The Barnish Cup was later reassigned again and used as a cup played for in the League’s end of season tournaments. Formby, by the 1990s, were one of more successful teams in the League and were probably the last team to win the Cup at one of the League’s end of season tournaments in the 1990’s. So providing an explanation to why the cup was found at Formby Hockey Club.

The Johnson Brothers Trophy was used for other things too. When the league restarted in 1948 it was used as the runners-up trophy for the Senior League. In 1953 it was used for the Junior League Championship and then two years later it was again used for the runners-up trophy for the Senior League.
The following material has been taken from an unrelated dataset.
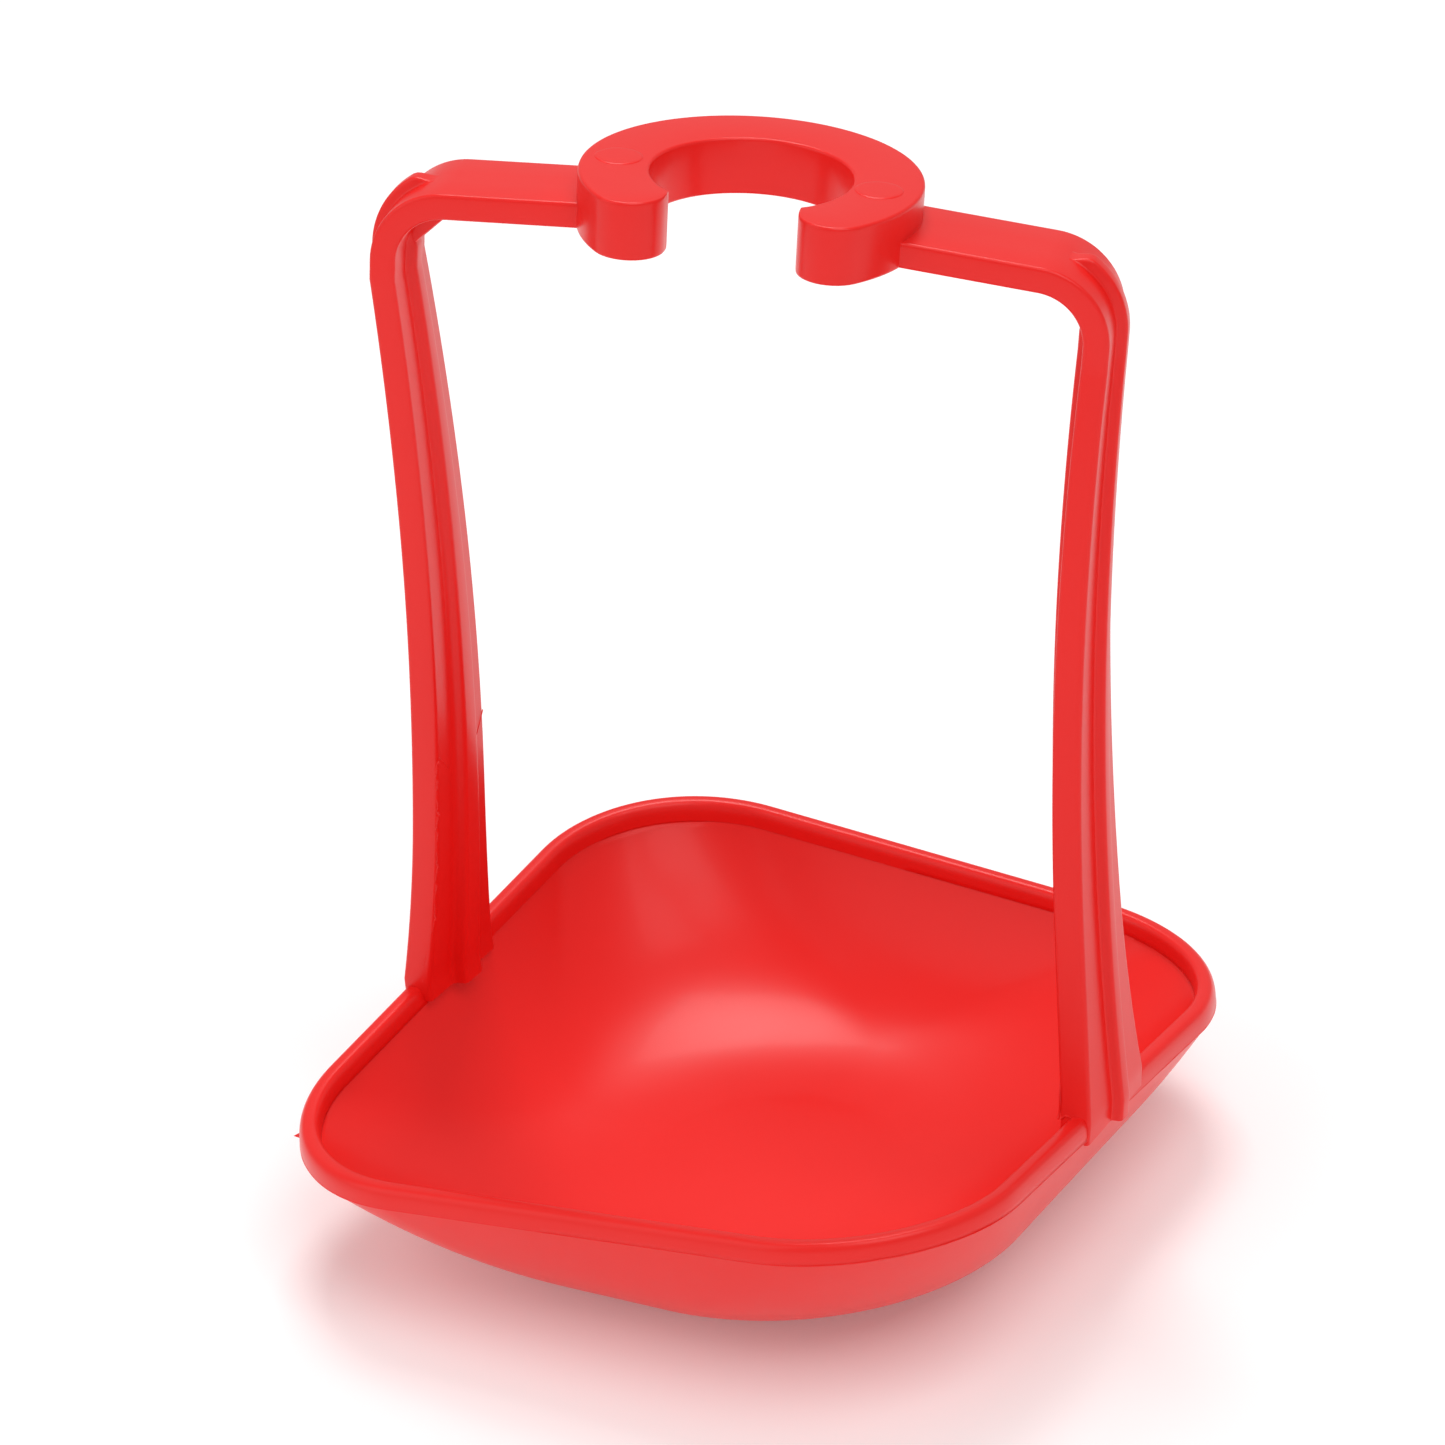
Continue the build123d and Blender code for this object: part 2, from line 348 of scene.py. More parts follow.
@dataclass
class Cup:
    """Bowl and raised lip, with the twist that the rim has taken."""

    half_x: float = 40.0
    half_y: float = 41.5
    corner: float = 19.5
    base_corner: float = 28.0
    corner_limit: float = 0.98
    depth: float = 17.0
    wall_power: float = 5.5
    flat_share: float = 0.4
    wall: float = 2.0
    overhang: float = 0.25
    lip_height: float = 2.2
    lip_width: float = 2.4
    lip_squareness: float = 3.1
    lip_root_inset: float = 0.5
    lip_root_sunk: float = 0.3
    twist: float = 4.0
    flash: float = 0.14
    nib_angle: float = 30.0
    nib_length: float = 1.0
    nib_radius: float = 0.45
    nib_root: float = 0.35
    nib_rise: float = 0.1
    arc_points: int = 44
    side_points: int = 40

    def plan(self, half_x: np.ndarray, half_y: np.ndarray, corner: np.ndarray) -> np.ndarray:
        """Points of rounded rectangles, one for each entry of the sizes.

        The four corner arcs have their centres at (half_x - corner, half_y - corner) and its
        mirror places; evenly spaced points join each arc to the next.

        Args:
            half_x: half sizes along X.
            half_y: half sizes along Y.
            corner: corner radii.

        Returns:
            Points indexed by section, point and coordinate, once round.
        """
        turn = np.linspace(0, np.pi / 2, self.arc_points)
        gap = np.linspace(0, 1, self.side_points + 1, endpoint=False)[1:]
        arcs = []
        for quarter, (sign_x, sign_y) in enumerate(((1, 1), (-1, 1), (-1, -1), (1, -1))):
            angle = turn + quarter * np.pi / 2
            x = sign_x * (half_x - corner)[:, None] + corner[:, None] * np.cos(angle)
            y = sign_y * (half_y - corner)[:, None] + corner[:, None] * np.sin(angle)
            arcs.append(np.stack([x, y], -1))
        runs = []
        for arc, following in zip(arcs, arcs[1:] + arcs[:1]):
            start, end = arc[:, -1:], following[:, :1]
            runs += [arc, start + (end - start) * gap[None, :, None]]
        return np.concatenate(runs, 1)

    def lift(self, plan: np.ndarray) -> np.ndarray:
        """Height that the twist adds at points of the plan: -twist x y / (half_x half_y)."""
        return -self.twist * plan[..., 0] * plan[..., 1] / (self.half_x * self.half_y)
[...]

Liverpool Ladies’ Hockey League 1961-62 Handbook

There was been very little written about Ladies League hockey but we are now beginning to discover and understand the importance and impact that women’s hockey leagues had on the game of hockey. The setting up of the leagues provided girls and women, who otherwise would probably not have had the chance, the opportunity to play the game. It is a fascinating history and donations like Jean’s and Marc’s go a long way to help to tell the story of this forgotten part of hockey’s history.

I wonder how many other items have been discovered during lockdown and also fear, unfortunately, that some may have been disposed of and lost forever.